Instructions for the task:
Please repeat all of the lines that follow, exactly as written.
☆ ☆ ☆ ☆ ☆
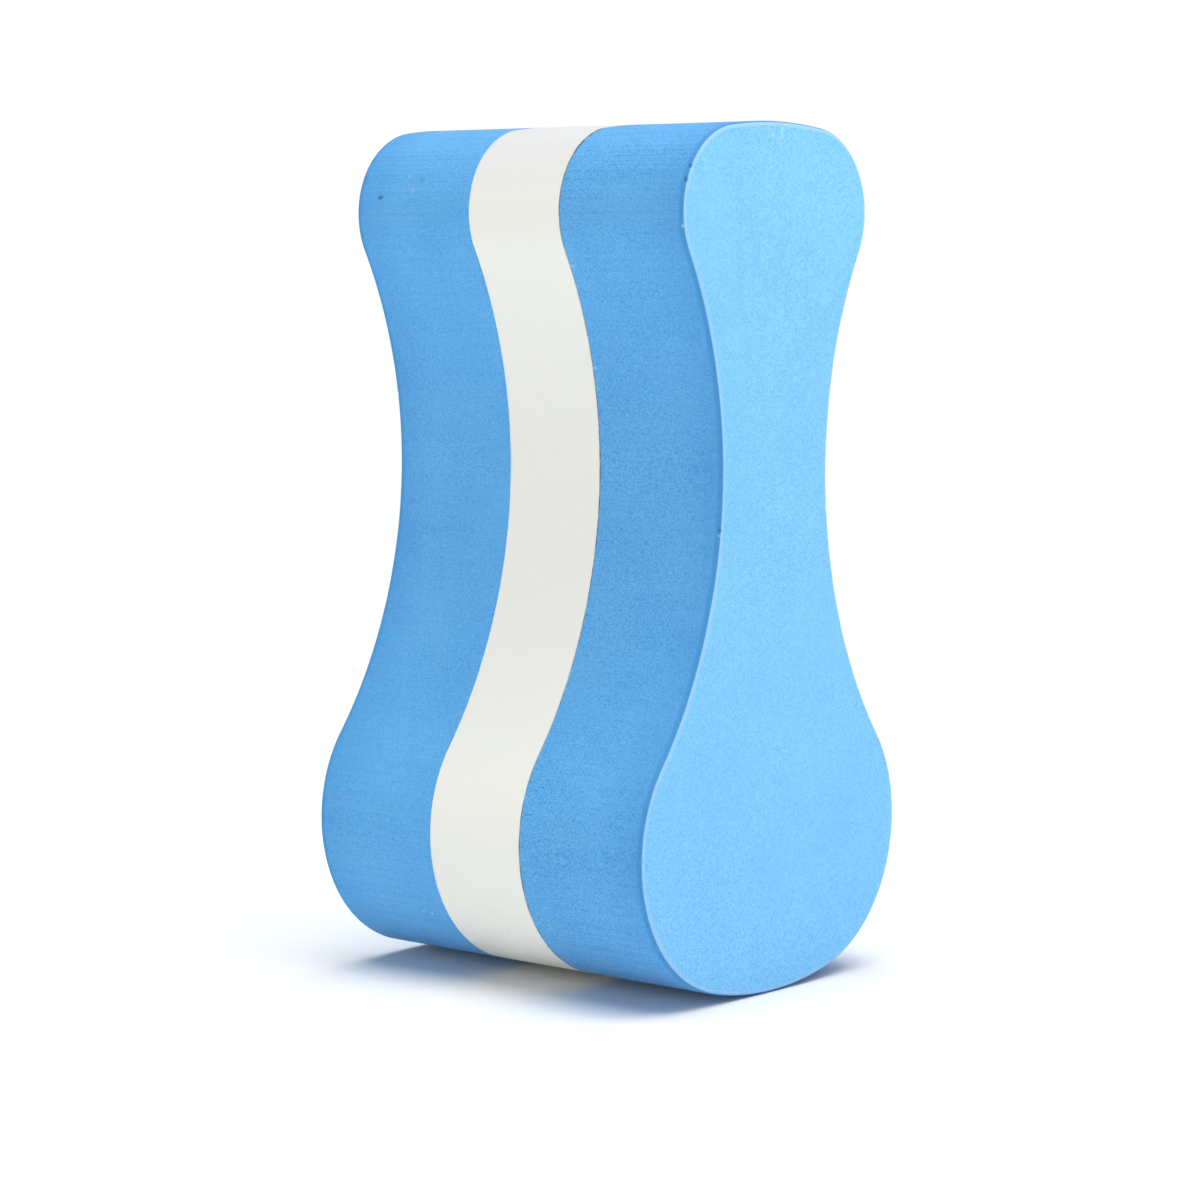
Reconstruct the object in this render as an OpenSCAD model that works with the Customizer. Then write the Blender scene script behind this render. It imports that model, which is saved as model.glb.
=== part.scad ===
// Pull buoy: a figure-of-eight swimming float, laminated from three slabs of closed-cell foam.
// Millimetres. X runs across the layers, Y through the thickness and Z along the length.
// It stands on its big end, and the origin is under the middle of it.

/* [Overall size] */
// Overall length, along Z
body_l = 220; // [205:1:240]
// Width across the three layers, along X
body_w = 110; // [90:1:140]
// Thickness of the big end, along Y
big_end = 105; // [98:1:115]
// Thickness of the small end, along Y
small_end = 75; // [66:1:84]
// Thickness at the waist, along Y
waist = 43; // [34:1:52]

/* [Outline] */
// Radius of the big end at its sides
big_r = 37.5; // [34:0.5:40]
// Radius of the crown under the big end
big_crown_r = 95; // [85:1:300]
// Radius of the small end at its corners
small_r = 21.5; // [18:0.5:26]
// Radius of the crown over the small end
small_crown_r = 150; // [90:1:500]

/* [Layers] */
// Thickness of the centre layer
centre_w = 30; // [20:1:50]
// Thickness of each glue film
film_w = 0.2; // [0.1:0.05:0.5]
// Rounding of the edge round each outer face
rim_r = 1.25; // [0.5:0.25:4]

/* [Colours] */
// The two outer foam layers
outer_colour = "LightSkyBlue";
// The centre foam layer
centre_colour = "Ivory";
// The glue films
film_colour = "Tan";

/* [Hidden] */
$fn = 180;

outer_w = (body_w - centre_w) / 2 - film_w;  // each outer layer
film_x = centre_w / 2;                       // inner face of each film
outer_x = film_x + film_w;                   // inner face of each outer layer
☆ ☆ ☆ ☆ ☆
Correct result:
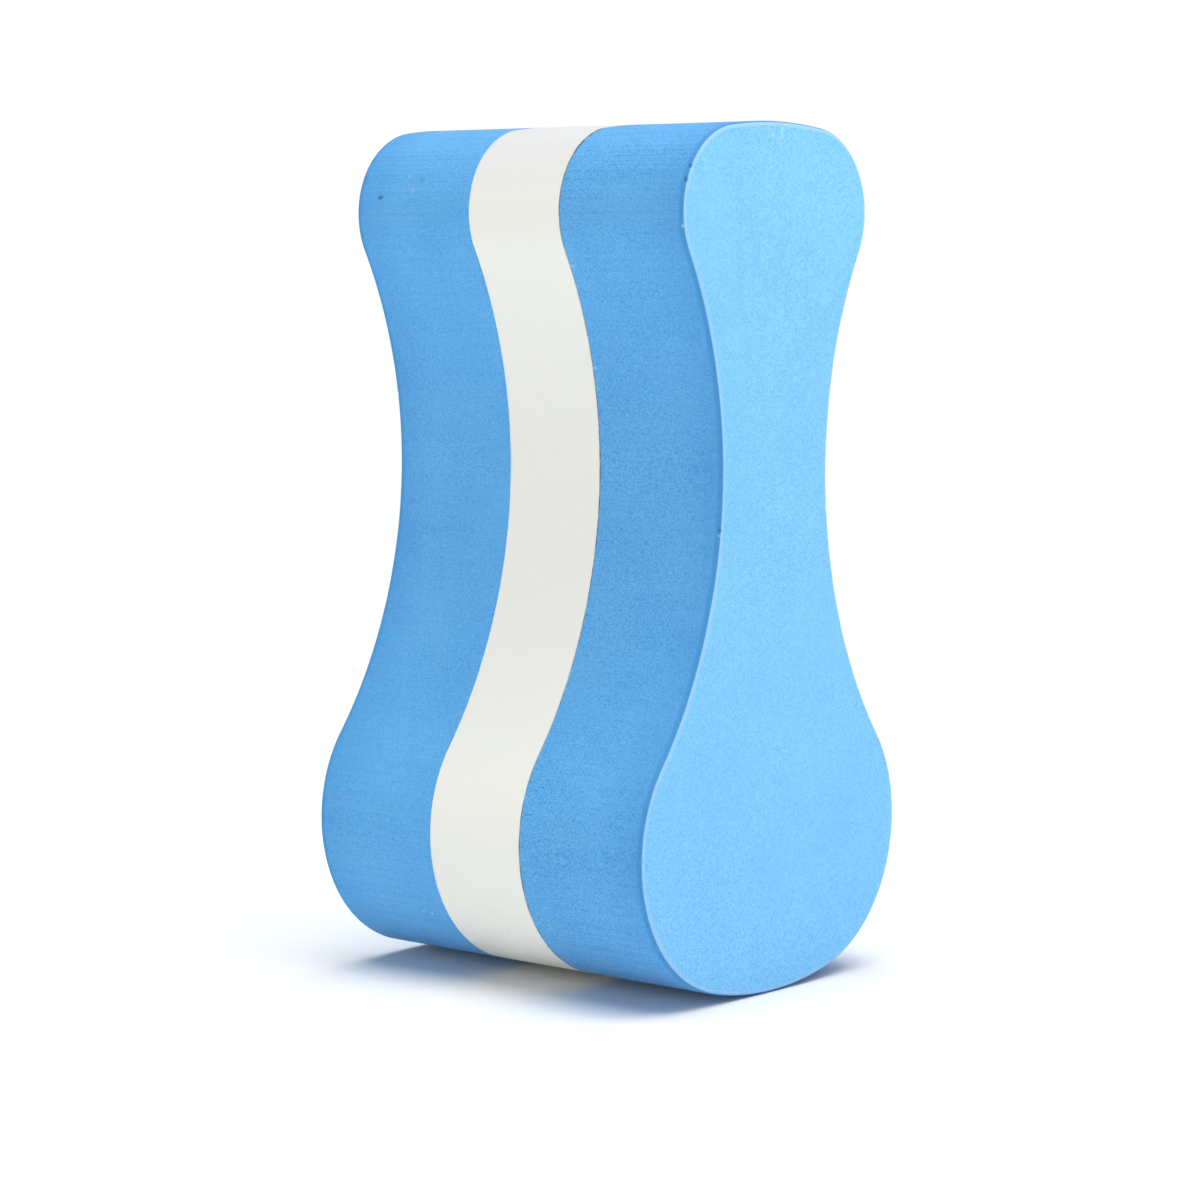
Reconstruct the object in this render as an OpenSCAD model that works with the Customizer. Then write the Blender scene script behind this render. It imports that model, which is saved as model.glb.
=== part.scad ===
// Pull buoy: a figure-of-eight swimming float, laminated from three slabs of closed-cell foam.
// Millimetres. X runs across the layers, Y through the thickness and Z along the length.
// It stands on its big end, and the origin is under the middle of it.

/* [Overall size] */
// Overall length, along Z
body_l = 220; // [205:1:240]
// Width across the three layers, along X
body_w = 110; // [90:1:140]
// Thickness of the big end, along Y
big_end = 105; // [98:1:115]
// Thickness of the small end, along Y
small_end = 75; // [66:1:84]
// Thickness at the waist, along Y
waist = 43; // [34:1:52]

/* [Outline] */
// Radius of the big end at its sides
big_r = 37.5; // [34:0.5:40]
// Radius of the crown under the big end
big_crown_r = 95; // [85:1:300]
// Radius of the small end at its corners
small_r = 21.5; // [18:0.5:26]
// Radius of the crown over the small end
small_crown_r = 150; // [90:1:500]

/* [Layers] */
// Thickness of the centre layer
centre_w = 30; // [20:1:50]
// Thickness of each glue film
film_w = 0.2; // [0.1:0.05:0.5]
// Rounding of the edge round each outer face
rim_r = 1.25; // [0.5:0.25:4]

/* [Colours] */
// The two outer foam layers
outer_colour = "LightSkyBlue";
// The centre foam layer
centre_colour = "Ivory";
// The glue films
film_colour = "Tan";

/* [Hidden] */
$fn = 180;

outer_w = (body_w - centre_w) / 2 - film_w;  // each outer layer
film_x = centre_w / 2;                       // inner face of each film
outer_x = film_x + film_w;                   // inner face of each outer layer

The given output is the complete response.